EXERCISE DESCRIPTION: Collect all lines from the records below that include the word "Identity".

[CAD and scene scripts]
* start *
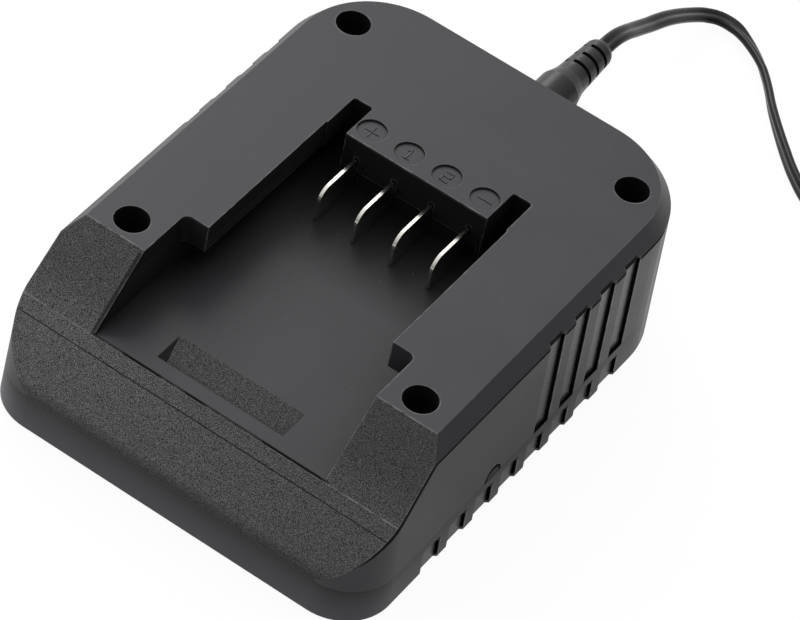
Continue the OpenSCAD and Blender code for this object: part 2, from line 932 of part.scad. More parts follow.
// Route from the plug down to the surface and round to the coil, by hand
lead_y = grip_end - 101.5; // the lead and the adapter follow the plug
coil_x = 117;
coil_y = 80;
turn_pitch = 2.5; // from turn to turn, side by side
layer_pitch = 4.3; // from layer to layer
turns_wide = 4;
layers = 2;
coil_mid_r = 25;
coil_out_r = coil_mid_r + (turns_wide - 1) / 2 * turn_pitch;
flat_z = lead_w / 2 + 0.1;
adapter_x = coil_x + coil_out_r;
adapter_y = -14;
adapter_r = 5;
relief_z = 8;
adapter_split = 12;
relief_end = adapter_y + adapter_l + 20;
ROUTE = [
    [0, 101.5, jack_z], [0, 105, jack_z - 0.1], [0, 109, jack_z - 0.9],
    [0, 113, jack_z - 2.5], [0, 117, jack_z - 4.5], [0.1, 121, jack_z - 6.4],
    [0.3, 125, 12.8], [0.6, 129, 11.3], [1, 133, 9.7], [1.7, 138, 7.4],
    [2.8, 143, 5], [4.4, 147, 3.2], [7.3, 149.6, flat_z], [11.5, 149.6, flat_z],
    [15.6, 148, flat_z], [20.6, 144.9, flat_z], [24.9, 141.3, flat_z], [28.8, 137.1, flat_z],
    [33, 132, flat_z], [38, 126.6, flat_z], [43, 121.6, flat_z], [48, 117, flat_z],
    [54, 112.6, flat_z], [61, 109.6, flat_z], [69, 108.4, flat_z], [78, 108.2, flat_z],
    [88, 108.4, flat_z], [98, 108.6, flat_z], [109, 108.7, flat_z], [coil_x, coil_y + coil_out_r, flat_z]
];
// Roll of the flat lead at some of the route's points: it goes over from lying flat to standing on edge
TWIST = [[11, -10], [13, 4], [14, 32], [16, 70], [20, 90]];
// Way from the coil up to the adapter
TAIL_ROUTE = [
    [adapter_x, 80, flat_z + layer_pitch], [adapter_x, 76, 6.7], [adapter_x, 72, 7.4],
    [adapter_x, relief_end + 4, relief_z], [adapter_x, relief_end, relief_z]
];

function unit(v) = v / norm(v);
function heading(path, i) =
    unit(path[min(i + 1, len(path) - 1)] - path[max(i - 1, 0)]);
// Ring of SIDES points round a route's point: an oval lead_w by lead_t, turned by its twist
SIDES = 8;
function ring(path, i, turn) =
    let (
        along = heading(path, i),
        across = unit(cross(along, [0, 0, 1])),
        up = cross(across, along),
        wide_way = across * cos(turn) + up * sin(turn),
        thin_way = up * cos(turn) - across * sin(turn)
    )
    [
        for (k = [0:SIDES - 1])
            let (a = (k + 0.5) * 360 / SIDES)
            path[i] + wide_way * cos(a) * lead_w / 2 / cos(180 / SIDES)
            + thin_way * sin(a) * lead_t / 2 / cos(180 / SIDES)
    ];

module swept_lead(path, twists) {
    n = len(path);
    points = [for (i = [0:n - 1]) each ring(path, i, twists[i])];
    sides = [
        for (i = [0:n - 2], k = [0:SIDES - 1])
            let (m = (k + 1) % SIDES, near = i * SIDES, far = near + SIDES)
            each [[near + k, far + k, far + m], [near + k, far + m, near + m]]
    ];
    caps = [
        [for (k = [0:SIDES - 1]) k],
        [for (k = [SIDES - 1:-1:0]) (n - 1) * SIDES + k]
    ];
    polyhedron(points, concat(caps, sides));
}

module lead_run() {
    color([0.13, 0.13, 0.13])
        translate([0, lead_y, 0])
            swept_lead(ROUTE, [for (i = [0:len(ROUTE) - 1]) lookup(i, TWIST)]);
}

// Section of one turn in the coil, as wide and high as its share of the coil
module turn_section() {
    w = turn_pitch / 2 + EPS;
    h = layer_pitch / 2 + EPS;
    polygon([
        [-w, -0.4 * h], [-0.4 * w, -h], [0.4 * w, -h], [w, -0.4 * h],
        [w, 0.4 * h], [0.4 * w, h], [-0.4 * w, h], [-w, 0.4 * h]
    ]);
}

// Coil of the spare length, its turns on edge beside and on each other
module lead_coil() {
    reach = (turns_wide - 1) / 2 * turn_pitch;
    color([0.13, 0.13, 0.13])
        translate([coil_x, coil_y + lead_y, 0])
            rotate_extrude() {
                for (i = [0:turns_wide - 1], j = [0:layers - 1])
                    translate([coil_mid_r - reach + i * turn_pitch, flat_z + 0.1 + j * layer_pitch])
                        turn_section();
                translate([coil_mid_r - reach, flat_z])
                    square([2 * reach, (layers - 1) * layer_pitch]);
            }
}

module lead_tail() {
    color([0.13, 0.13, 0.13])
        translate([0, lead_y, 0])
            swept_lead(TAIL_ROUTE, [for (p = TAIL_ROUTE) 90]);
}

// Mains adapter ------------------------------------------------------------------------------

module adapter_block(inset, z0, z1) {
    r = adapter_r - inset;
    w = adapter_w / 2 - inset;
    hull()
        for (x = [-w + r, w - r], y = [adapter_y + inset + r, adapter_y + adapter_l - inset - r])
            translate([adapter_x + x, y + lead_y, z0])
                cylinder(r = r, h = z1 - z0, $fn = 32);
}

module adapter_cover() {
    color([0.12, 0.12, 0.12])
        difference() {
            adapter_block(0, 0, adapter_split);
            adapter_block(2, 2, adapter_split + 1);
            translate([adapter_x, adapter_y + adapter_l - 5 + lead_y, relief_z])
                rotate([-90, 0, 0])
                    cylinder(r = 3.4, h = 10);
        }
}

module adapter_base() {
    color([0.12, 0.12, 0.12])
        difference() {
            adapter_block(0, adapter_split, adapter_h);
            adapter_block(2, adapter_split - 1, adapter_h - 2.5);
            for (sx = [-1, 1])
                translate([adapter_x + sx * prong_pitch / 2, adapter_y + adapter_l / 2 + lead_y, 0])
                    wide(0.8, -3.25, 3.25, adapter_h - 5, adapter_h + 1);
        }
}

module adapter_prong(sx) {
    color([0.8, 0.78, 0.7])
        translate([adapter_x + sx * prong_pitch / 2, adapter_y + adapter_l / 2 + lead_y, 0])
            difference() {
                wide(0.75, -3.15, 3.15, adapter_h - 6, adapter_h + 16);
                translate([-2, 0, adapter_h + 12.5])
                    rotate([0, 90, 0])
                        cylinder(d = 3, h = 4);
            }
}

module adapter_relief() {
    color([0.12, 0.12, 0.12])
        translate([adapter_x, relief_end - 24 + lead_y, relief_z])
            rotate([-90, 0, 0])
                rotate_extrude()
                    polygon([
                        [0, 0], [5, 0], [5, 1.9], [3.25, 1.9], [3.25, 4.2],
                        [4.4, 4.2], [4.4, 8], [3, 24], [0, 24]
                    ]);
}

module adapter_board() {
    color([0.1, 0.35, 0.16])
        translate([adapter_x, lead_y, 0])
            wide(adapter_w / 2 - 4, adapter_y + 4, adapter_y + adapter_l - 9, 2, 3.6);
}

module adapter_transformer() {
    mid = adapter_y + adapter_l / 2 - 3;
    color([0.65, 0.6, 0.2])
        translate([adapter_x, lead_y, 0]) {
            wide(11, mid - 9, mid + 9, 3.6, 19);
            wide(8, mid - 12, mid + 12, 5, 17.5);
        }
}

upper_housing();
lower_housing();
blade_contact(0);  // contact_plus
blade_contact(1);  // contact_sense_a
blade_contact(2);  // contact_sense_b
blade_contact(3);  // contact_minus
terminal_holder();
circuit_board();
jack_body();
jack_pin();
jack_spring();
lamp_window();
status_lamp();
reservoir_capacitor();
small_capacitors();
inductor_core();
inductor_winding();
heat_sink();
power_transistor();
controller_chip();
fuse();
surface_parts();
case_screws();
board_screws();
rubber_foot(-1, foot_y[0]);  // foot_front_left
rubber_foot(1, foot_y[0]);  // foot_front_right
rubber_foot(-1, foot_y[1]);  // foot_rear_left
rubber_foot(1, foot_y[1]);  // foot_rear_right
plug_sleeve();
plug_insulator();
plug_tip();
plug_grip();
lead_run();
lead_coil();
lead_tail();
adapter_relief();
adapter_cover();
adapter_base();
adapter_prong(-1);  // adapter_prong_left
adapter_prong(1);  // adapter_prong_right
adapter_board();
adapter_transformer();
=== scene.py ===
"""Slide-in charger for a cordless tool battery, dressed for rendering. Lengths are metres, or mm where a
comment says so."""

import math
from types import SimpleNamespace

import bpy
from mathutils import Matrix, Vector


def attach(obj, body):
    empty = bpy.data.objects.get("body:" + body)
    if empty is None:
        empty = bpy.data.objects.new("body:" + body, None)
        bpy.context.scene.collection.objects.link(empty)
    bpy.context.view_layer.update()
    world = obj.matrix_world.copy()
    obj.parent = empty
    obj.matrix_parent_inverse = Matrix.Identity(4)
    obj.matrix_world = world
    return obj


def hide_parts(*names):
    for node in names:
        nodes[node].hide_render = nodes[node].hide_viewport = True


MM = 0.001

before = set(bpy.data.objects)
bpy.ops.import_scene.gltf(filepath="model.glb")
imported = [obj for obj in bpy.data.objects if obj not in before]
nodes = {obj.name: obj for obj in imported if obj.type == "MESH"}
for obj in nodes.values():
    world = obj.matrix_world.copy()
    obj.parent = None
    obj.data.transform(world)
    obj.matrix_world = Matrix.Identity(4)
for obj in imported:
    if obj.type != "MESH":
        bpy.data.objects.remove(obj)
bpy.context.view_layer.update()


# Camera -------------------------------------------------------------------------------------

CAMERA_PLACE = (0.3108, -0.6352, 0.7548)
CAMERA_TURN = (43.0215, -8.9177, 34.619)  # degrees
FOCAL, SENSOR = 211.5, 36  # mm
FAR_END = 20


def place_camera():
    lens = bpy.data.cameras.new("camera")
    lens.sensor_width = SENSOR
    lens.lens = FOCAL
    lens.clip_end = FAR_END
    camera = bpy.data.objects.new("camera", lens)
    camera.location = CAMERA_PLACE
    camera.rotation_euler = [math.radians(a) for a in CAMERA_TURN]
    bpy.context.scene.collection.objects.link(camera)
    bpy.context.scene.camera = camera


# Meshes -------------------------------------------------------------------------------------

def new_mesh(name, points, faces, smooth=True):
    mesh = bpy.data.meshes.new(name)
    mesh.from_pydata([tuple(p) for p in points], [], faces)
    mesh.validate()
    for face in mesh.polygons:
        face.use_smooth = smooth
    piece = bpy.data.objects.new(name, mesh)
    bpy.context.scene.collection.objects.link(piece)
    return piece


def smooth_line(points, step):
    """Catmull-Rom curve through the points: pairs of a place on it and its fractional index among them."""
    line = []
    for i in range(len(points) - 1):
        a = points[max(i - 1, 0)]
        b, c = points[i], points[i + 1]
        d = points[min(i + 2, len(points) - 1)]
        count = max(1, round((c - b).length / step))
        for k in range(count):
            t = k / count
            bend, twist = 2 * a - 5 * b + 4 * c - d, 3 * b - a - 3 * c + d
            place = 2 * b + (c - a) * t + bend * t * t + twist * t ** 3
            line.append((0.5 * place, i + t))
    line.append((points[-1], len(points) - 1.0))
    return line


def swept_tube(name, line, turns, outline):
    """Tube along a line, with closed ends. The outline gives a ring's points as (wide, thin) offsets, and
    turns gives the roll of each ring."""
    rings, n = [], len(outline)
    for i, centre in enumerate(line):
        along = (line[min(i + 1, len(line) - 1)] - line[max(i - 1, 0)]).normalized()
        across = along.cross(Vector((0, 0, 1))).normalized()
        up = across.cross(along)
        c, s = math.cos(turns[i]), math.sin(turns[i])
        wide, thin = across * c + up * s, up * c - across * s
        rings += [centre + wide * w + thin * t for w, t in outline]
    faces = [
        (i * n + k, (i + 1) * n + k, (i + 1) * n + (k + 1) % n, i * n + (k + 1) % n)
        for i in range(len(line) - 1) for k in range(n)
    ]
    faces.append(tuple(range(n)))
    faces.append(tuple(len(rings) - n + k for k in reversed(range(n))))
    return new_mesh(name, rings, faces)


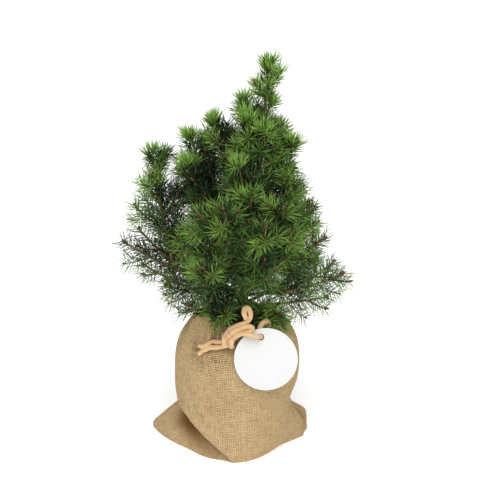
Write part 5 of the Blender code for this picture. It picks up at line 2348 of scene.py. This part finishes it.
* end *
EXERCISE SOLUTION:
    obj.matrix_parent_inverse = Matrix.Identity(4)
    obj.matrix_world = Matrix.Identity(4)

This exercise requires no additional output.